One essay, by Michael Milburn and titled “The Habit of Affection,” had struck me so much that I had even written a few sentences down. They were on a scrap of paper thrust deep into my pocket, and I pulled it out to read.

“Listen to this,” I said. “‘My point is not that only conventionally spoken words and phrases should inhabit contemporary poems, but that language must do more than call attention to itself. It must affect a marriage between sound and subject such that the reader hears every line as if it had lived within him forever.’ See, that’s what I’m getting at – form without content is just navel-gazing bullshit.”

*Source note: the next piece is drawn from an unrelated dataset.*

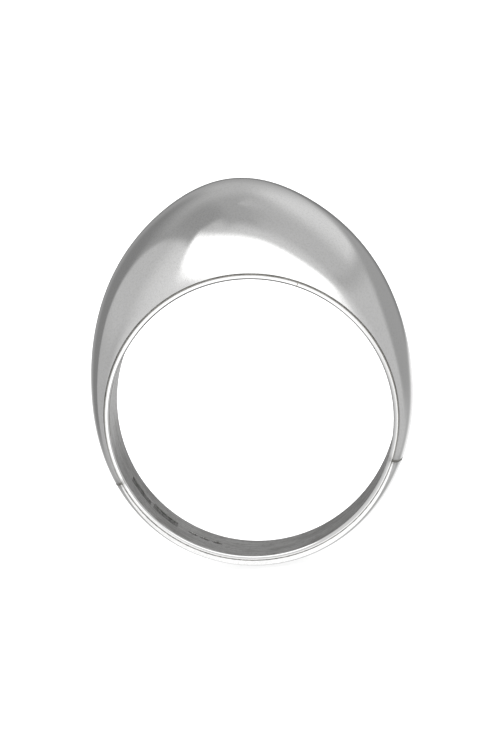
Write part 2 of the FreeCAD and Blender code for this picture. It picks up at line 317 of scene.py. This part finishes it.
class NodeTree:
    """Short names for the nodes that the materials and the studio are made of."""

    def __init__(self, tree):
        self.nodes = tree.nodes
        self.links = tree.links

    def connect(self, source, target):
        """Link a socket, or set a plain value."""
        if isinstance(source, bpy.types.NodeSocket):
            self.links.new(source, target)
        else:
            target.default_value = source

    def math(self, operation, first, second=0.0):
        node = self.nodes.new("ShaderNodeMath")
        node.operation = operation
        self.connect(first, node.inputs[0])
        self.connect(second, node.inputs[1])
        return node.outputs[0]

    def ramp(self, value, start, end, low=0.0, high=1.0):
        """A smooth step from low to high as the value goes from start to end."""
        node = self.nodes.new("ShaderNodeMapRange")
        node.interpolation_type = "SMOOTHSTEP"
        for socket, number in zip(node.inputs[:5], (value, start, end, low, high)):
            self.connect(number, socket)
        return node.outputs[0]

    def noise(self, place, scale, detail=2.0, roughness=0.5):
        """Cloudy noise from 0 to 1."""
        node = self.nodes.new("ShaderNodeTexNoise")
        self.connect(place, node.inputs["Vector"])
        node.inputs["Scale"].default_value = scale
        node.inputs["Detail"].default_value = detail
        node.inputs["Roughness"].default_value = roughness
        return node.outputs["Fac"]

    def stretch(self, place, scale, turn=(0, 0, 0)):
        """Turn the place by these degrees and scale it along each axis."""
        node = self.nodes.new("ShaderNodeMapping")
        self.connect(place, node.inputs["Vector"])
        node.inputs["Scale"].default_value = scale
        node.inputs["Rotation"].default_value = [math.radians(angle) for angle in turn]
        return node.outputs[0]

    def split(self, vector):
        node = self.nodes.new("ShaderNodeSeparateXYZ")
        self.connect(vector, node.inputs[0])
        return node.outputs

    def join(self, x, y, z):
        node = self.nodes.new("ShaderNodeCombineXYZ")
        for number, socket in zip((x, y, z), node.inputs):
            self.connect(number, socket)
        return node.outputs[0]

    def blend(self, share, first, second):
        """Mix two colours, which are the node's seventh and eighth sockets."""
        node = self.nodes.new("ShaderNodeMix")
        node.data_type = "RGBA"
        self.connect(share, node.inputs["Factor"])
        self.connect(first, node.inputs[6])
        self.connect(second, node.inputs[7])
        return node.outputs[2]

    def bump(self, height, strength, distance, under=None):
        """A normal for a bumpy surface, with the distance in millimetres."""
        node = self.nodes.new("ShaderNodeBump")
        self.connect(height, node.inputs["Height"])
        node.inputs["Strength"].default_value = strength
        node.inputs["Distance"].default_value = distance * MM
        if under is not None:
            self.connect(under, node.inputs["Normal"])
        return node.outputs[0]

    def place_in_mm(self):
        """Where the point is on the ring, in millimetres."""
        coordinates = self.nodes.new("ShaderNodeTexCoord")
        return self.stretch(coordinates.outputs["Object"], (1 / MM, 1 / MM, 1 / MM))


# Materials

def new_metal(name):
    material = bpy.data.materials.new(name)
    material.use_nodes = True
    shader = material.node_tree.nodes["Principled BSDF"]
    shader.inputs["Metallic"].default_value = 1.0
    return material, NodeTree(material.node_tree), shader


def tarnished(tree, tone, spots):
    """Darken a colour where the piece's tarnish sits, more in some spots than in others."""
    tarnish = tree.nodes.new("ShaderNodeAttribute")
    tarnish.attribute_name = "tarnish"
    uneven = tree.math("MULTIPLY", tarnish.outputs["Fac"], tree.ramp(spots, 0.4, 0.6, 1.0, 0.5))
    return tree.blend(uneven, tone, TARNISH)


def hairlines(tree, place, turn, spacing, rarity):
    """Thin straight scratches lying one way, few and far between."""
    along = tree.stretch(place, (1 / spacing, 0.25, 1 / spacing), turn)
    lines = tree.noise(along, 1.0, 1.0)
    return tree.ramp(lines, rarity, rarity + 0.06)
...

Another guest nodded his head. “It is bullshit.”

We continued on, drinking more than we should have and talking about anything but the jobs that we knew would not be waiting for us post-graduation. The next morning, back at the Ploughshares office, I found that old issue again and read the rest of it as I batched and sorted and performed all of the tasks that I had come to find enjoyable, especially for moments like these.

The issue was fat, grey-bound; I read poetry by Anna Akhmatova and excerpts from the notebooks of C. P. Cavafy. There was something electric to that afternoon, made possible only by Ploughshares, for even in the age of the Internet it can be hard to squabble through whatever’s popular and find something that touches you right at your core. I found it that day, lodged within those old pages.

It is times like these that we need our guardians of literature the most, and Ploughshares remains one of the best. Of all the old issues I’ve read, this is easily one of my favorites, for it so completely fulfills that central obligation of literature: to take us out of the body, and into the foreign territory of the mind.

Rhian Sasseen is a rising senior at Smith College in Northampton, MA, where she studies English literature and works on several collegiate newspapers and literary journals. She is a summer editorial intern at Ploughshares.